Ex-officer acquitted in slaying: ‘I did nothing wrong’
ST. LOUIS – Jason Stockley, the former St. Louis police officer who was acquitted of murder Friday in the 2011 fatal shooting of a black man, broke his months-long silence and doubled down on his innocence after the ruling.
“I did not murder Anthony Lamar Smith. I did not plant a gun,” Stockley said, shaking his head, in an exclusive interview with the St. Louis Post-Dispatch after his acquittal. “... I can feel for and I understand what the family is going through, and I know everyone wants someone to blame, but I’m just not the guy.”
The interview, which appeared to be videotaped in a private indoor space, came hours after a judge released a 30page order concluding as much: That the state had not proved beyond a reasonable doubt that Stockley “did not act in selfdefense” when he shot and killed Smith, 24, during a car chase in December 2011.
It was the first time Stockley, who had been under a gag order, publicly addressed the case, which has exacerbated tensions in a region already grappling with unrest surrounding police use of force and race.

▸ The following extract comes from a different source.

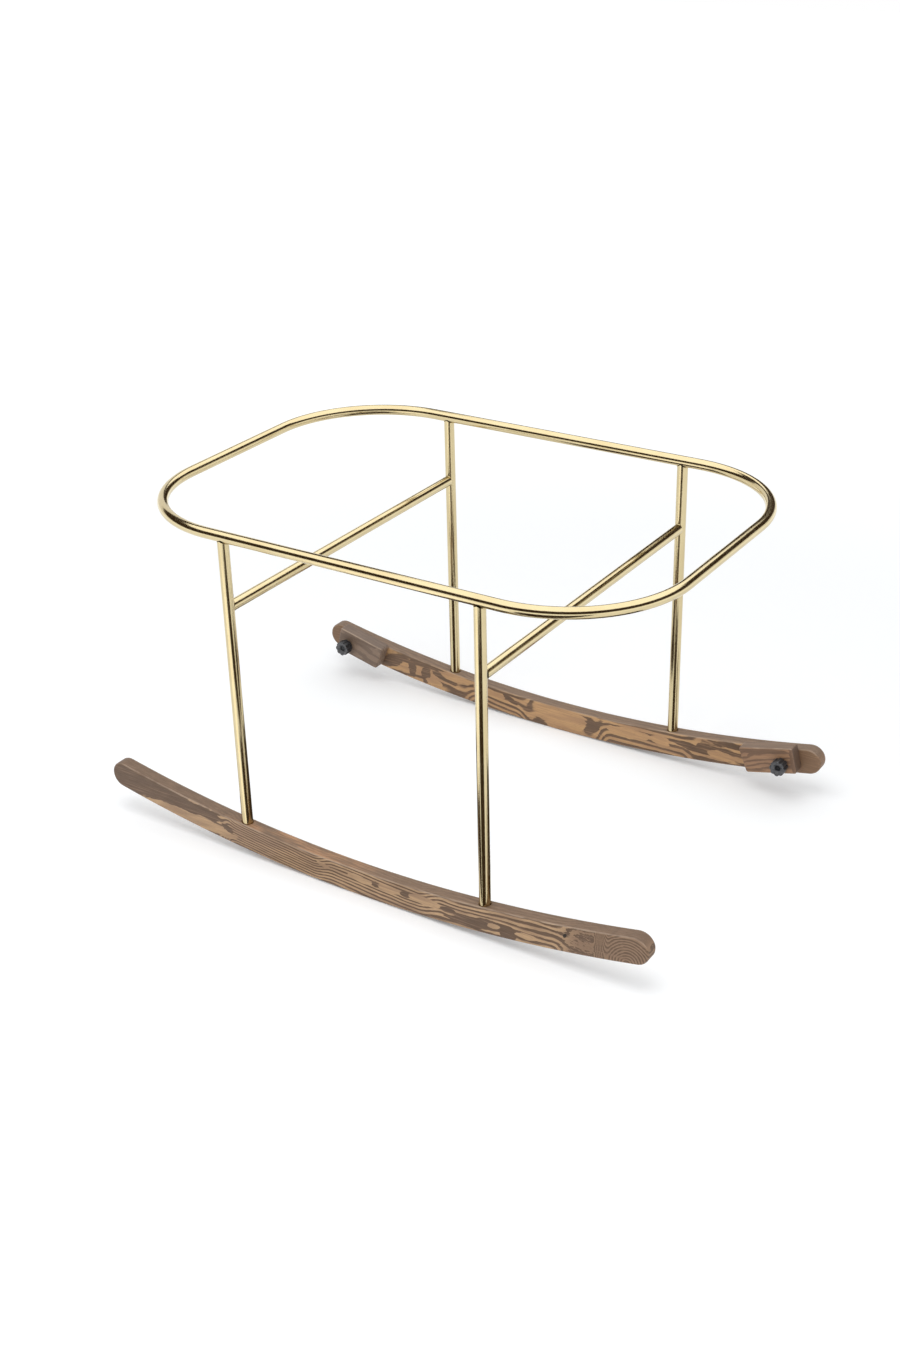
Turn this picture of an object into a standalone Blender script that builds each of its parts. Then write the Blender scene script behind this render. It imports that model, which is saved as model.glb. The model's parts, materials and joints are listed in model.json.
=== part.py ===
"""Rocking stand for a baby basket.

A rounded rectangular tube ring stands on four tube legs. Two cross bars below the ring carry the
basket. The legs stand in two wooden rockers, and two wooden stops on the rear rocker swing down to
keep the stand still. Metres, +Z up, +X along the rockers, the floor at z = 0.
"""
import math

import bmesh
import bpy
from mathutils import Vector

# Tube frame: the ring's sizes are those of its centre line
TUBE_RADIUS = 0.008
TUBE_WALL = 0.0015
RING_HALF_LENGTH = 0.400
RING_HALF_WIDTH = 0.278
RING_CORNER_RADIUS = 0.170
RING_HEIGHT = 0.497
RING_VENT_RADIUS = 0.003
LEG_CORNER_INSET = 0.0275
CROSS_BAR_DROP = 0.104

# Rockers
ROCKER_RADIUS = 2.13
ROCKER_OVERHANG = 0.052
ROCKER_HEIGHT = 0.042
ROCKER_EDGE_RADIUS = 0.0035

# Legs in the rockers: the web is the wood between a leg and its bolt's head
LEG_SOCKET_CLEARANCE = 0.0005
LEG_SOCKET_WALL = 0.0025
LEG_WEB = 0.0095
LEG_PLUG_LENGTH = 0.020
LEG_BOLT_RADIUS = 0.003
LEG_BOLT_TIP_GAP = 0.003
LEG_BOLT_HEAD_RIM = 0.002
LEG_BOLT_HEAD_HEIGHT = 0.005
LEG_BOLT_HEAD_INSET = 0.0012
LEG_BOLT_RECESS_CLEARANCE = 0.0008
HEX_KEY_RADIUS = 0.0023
HEX_KEY_DEPTH = 0.003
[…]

“It feels like a burden has been lifted, but the burden of having to kill someone never really lifts,” Stockley told the Post-Dispatch. “The taking of a life is the most significant thing that one can do and it’s not something that is done lightly and it’s not something that should ever be celebrated. And it’s just a horrible experience altogether. But, sometimes, it’s necessary.”
As in trial, Stockley insisted he did not recall saying during the car chase he was “going to kill this (expletive), don’t you know it,” as outlined in court documents.

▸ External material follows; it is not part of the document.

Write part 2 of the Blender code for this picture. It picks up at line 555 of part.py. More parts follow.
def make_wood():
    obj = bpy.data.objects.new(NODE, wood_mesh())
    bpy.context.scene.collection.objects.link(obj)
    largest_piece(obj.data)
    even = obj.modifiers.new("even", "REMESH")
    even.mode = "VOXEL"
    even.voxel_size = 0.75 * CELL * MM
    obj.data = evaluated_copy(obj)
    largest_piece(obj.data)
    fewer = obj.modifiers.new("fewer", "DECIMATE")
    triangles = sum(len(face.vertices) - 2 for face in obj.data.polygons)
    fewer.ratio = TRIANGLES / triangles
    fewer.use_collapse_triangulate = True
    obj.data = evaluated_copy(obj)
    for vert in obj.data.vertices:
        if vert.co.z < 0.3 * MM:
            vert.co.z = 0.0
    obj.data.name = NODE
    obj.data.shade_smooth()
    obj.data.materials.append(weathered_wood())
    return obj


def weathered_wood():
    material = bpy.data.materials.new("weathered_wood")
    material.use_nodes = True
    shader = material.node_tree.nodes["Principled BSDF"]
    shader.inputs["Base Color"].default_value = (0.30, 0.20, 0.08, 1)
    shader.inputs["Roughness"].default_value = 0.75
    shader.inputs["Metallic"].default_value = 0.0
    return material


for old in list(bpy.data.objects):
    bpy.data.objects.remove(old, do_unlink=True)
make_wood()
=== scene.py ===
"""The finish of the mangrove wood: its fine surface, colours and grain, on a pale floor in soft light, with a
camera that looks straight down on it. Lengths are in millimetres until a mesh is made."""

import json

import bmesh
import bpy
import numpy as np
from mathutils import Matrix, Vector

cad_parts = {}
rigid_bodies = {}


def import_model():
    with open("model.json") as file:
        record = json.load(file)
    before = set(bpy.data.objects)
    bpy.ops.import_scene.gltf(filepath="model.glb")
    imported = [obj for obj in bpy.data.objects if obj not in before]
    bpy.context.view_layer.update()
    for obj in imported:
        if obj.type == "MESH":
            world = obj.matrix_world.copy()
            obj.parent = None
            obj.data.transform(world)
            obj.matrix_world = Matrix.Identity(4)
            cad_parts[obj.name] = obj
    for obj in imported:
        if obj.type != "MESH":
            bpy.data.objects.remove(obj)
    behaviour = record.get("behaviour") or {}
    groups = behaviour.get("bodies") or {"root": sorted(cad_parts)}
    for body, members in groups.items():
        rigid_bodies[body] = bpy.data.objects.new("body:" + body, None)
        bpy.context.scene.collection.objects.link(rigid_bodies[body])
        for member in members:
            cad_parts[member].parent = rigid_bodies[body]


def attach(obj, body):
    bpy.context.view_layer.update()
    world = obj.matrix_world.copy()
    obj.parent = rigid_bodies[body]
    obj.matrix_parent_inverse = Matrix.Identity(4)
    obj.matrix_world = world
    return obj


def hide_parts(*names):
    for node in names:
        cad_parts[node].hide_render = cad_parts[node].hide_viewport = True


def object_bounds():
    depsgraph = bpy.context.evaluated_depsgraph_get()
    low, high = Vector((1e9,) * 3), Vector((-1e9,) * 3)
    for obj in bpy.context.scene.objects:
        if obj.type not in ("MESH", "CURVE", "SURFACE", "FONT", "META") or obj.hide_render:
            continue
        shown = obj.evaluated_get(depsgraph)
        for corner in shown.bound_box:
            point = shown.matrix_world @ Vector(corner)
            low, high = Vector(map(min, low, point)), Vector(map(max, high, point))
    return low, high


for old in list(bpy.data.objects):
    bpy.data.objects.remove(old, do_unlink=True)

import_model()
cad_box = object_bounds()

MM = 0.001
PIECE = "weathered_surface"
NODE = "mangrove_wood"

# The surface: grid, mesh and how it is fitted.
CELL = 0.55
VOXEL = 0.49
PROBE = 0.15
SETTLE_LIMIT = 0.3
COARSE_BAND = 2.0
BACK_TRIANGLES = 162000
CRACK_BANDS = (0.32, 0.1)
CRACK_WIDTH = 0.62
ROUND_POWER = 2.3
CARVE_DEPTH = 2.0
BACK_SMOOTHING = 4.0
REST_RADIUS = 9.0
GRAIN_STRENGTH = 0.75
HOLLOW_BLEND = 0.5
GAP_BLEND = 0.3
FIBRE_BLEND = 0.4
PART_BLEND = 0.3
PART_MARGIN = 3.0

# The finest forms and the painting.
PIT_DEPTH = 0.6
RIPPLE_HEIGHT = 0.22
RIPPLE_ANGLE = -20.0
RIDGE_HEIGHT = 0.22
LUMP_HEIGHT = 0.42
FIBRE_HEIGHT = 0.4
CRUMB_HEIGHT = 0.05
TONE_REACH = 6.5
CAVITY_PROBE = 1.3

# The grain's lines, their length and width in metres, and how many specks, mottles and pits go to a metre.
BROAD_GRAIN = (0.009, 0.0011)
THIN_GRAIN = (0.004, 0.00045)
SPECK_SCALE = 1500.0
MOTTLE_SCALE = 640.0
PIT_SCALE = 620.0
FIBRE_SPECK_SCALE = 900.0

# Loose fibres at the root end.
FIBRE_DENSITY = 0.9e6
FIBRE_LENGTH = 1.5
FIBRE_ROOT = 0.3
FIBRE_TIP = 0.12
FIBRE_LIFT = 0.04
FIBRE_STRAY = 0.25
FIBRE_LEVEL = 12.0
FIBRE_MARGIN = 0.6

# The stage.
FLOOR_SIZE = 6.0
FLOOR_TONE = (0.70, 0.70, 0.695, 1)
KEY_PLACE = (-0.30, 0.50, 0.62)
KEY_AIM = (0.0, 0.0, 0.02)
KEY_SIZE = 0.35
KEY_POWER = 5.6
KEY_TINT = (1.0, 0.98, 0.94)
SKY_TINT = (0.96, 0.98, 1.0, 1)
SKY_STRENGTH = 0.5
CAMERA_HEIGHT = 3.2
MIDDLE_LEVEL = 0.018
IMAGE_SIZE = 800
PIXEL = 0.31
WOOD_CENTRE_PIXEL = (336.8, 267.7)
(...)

Prosecutors also noted that a gun found in Smith’s car was later found to contain only Stockley’s DNA, and accused the officer of planting the firearm.
Stockley said his memory was imperfect and that the first time he heard himself saying what he did in the car was when he met with the FBI; he could only speculate as to why he had said it, “whether it was in the heat of the moment or whether it was part of a larger conversation,” he said.

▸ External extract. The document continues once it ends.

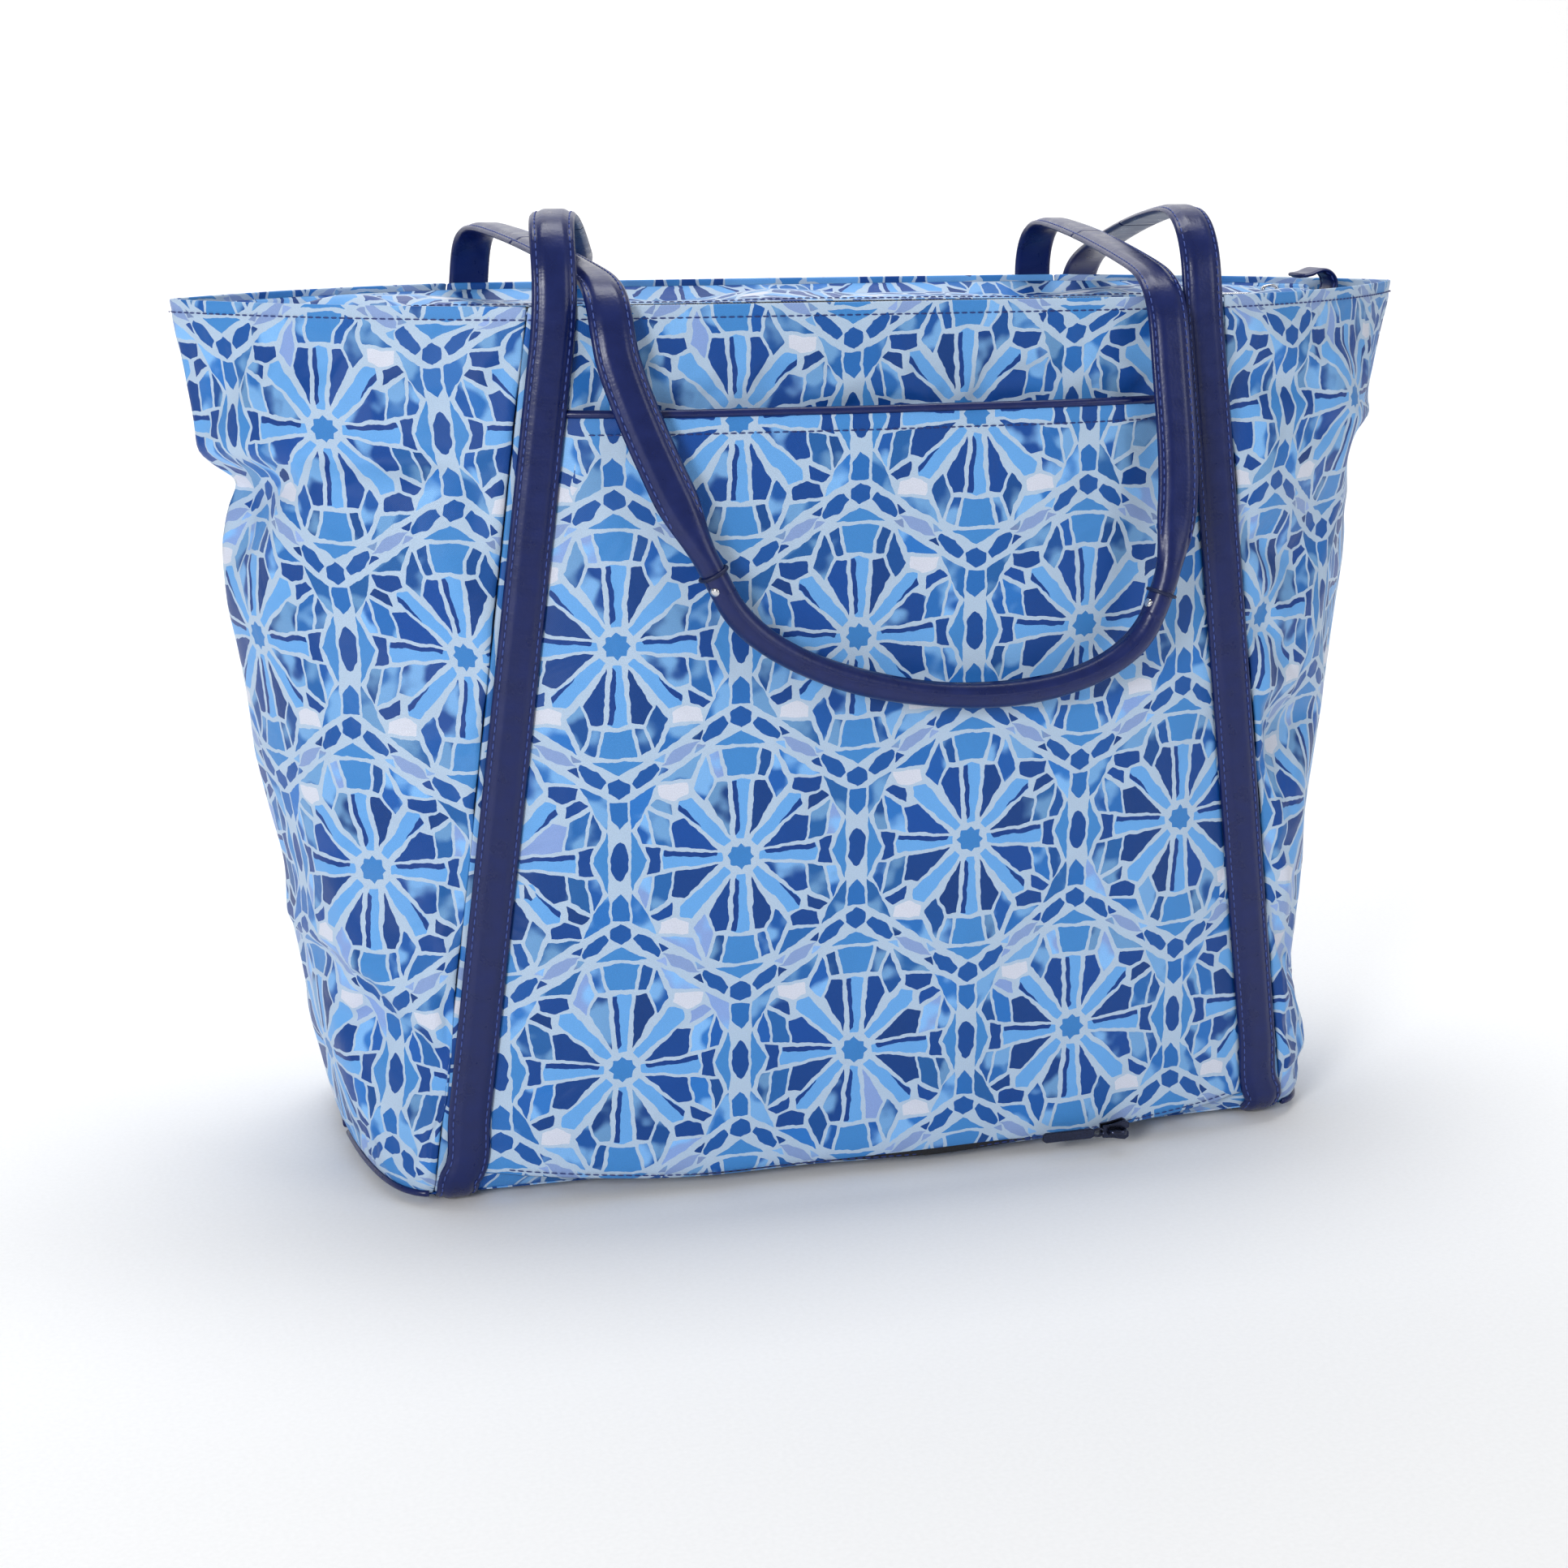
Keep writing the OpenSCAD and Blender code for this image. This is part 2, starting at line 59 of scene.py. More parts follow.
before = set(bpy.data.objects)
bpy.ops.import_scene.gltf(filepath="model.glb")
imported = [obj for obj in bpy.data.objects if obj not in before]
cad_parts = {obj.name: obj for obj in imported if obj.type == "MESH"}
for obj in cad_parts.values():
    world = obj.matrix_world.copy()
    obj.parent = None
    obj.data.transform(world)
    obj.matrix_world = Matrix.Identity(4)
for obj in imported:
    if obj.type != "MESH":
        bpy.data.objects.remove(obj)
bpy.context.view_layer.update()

# Millimetres are the script's own unit. This is one of them in the frame's metres.
MM = 0.001


# ---------------------------------------------------------------- sizes from the frame

def low(node):
    """Lowest corner of a CAD node, in millimetres."""
    return np.array(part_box(node)[0], float) / MM


def high(node):
    """Highest corner of a CAD node, in millimetres."""
    return np.array(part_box(node)[1], float) / MM


class Shape:
    """Sizes of the tote, read from the boxes of its CAD nodes, in millimetres."""

    cloth = 1.2
    strap_half = (high("base_strap_right")[0] - low("base_strap_right")[0]) / 2
    strap_t = high("base_strap_right")[2]
    hem = high("back_panel")[2]
    foot = 14.0
    belly = 5.0
    mouth_half = high("side_front_right")[0] + 1.1
    base_half = high("base_panel")[0] + 4.0
    mouth_deep = high("side_front_right")[1] + 0.1
    base_deep = high("base_panel")[1] + 0.6
    strap_top = low("strap_back_right")[0] + strap_half
    strap_base = (low("base_strap_right")[0] + high("base_strap_right")[0]) / 2
    floor_z = low("back_panel")[2]
    zip_z = high("zip_teeth_front")[2]
    zip_reach = high("zip_teeth_front")[0]
    teeth_y = low("zip_teeth_front")[1]
    lining_top = high("lining")[2]
    sleeve_low = low("sleeve")[2]
    sleeve_top = high("sleeve_binding")[2]
    sleeve_out = -low("sleeve")[1]
    grip_y = (high("back_grip")[1] + low("back_grip")[1]) / 2
    grip_r = (high("back_grip")[1] - low("back_grip")[1]) / 2


def mix(a, b, k):
    """Value between a and b at share k."""
    return a + (b - a) * k


def smooth(k):
    """Share k from 0 to 1 with soft ends."""
    k = np.clip(k, 0, 1)
    return k * k * (3 - 2 * k)


def rise(z):
    """Height z as a share of the bag's height."""
    return z / Shape.hem


def foot(z):
    """How far the wall has turned under at height z."""
    if z >= Shape.foot:
        return 0.0
    return Shape.foot - math.sqrt(Shape.foot ** 2 - (Shape.foot - z) ** 2)


def strap_x(z):
    """Distance of a strap's middle line from the middle of the bag."""
    return mix(Shape.strap_base, Shape.strap_top, rise(z))


def seam_x(z):
    """Distance of the seam beside a strap from the middle of the bag."""
    return strap_x(z) + Shape.strap_half + 1.5


def seam_y(z):
    """Half the depth of the bag at its seams."""
    return mix(Shape.base_deep, Shape.mouth_deep, rise(z)) - foot(z)


def pinch(z):
    """How far the folded end is drawn in, where the cloth buckles."""
    notch = 6.0 * math.exp(-(((z - 263) / 11) ** 2))
    notch += 2.5 * math.exp(-(((z - 118) / 16) ** 2))
    return notch + 1.2 * math.sin(z / 17.0)


def end_x(z):
    """Distance of the folded end from the middle of the bag."""
    return mix(Shape.base_half, Shape.mouth_half, rise(z)) - foot(z)


def bulge(z):
    """How far the middle of a panel stands proud of its seams."""
    return Shape.belly * (0.6 + 0.4 * math.sin(math.pi * rise(z)))


def outline(u, z):
    """A point on the front outline at height z, for u from -1 to 1."""
    a = abs(u)
    sign = -1.0 if u < 0 else 1.0
    if a <= 0.5:
        x = seam_x(z) * u / 0.5
        return np.array([x, seam_y(z) + bulge(z) * (1 - (u / 0.5) ** 2)])
    t = (a - 0.5) / 0.5
    start = np.array([seam_x(z), seam_y(z)])
    end = np.array([end_x(z), 0.0])
    out = np.array([start[1], end[0] - start[0]])
    out = out / np.linalg.norm(out)
    corner = np.array([end[0] - 3, start[1] - 1])
    turn = mix(corner, (start + end) / 2 + out * 20, rise(z) ** 1.2)
    p = (1 - t) ** 2 * start + 2 * t * (1 - t) * turn + t * t * end
    return np.array([sign * p[0], p[1]])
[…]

“I can tell you with absolute certainty that there was no plan to murder Anthony Smith during a high-speed vehicle pursuit,” Stockley told the newspaper. “It’s just not the case.”
Stockley acknowledged in his interview that the “optics” of the case looked bad but said he had made the best decisions possible “based on limited information and a limited amount of time.”
“Every resisting looks bad. They never look good,” Stockley told the Post-Dispatch.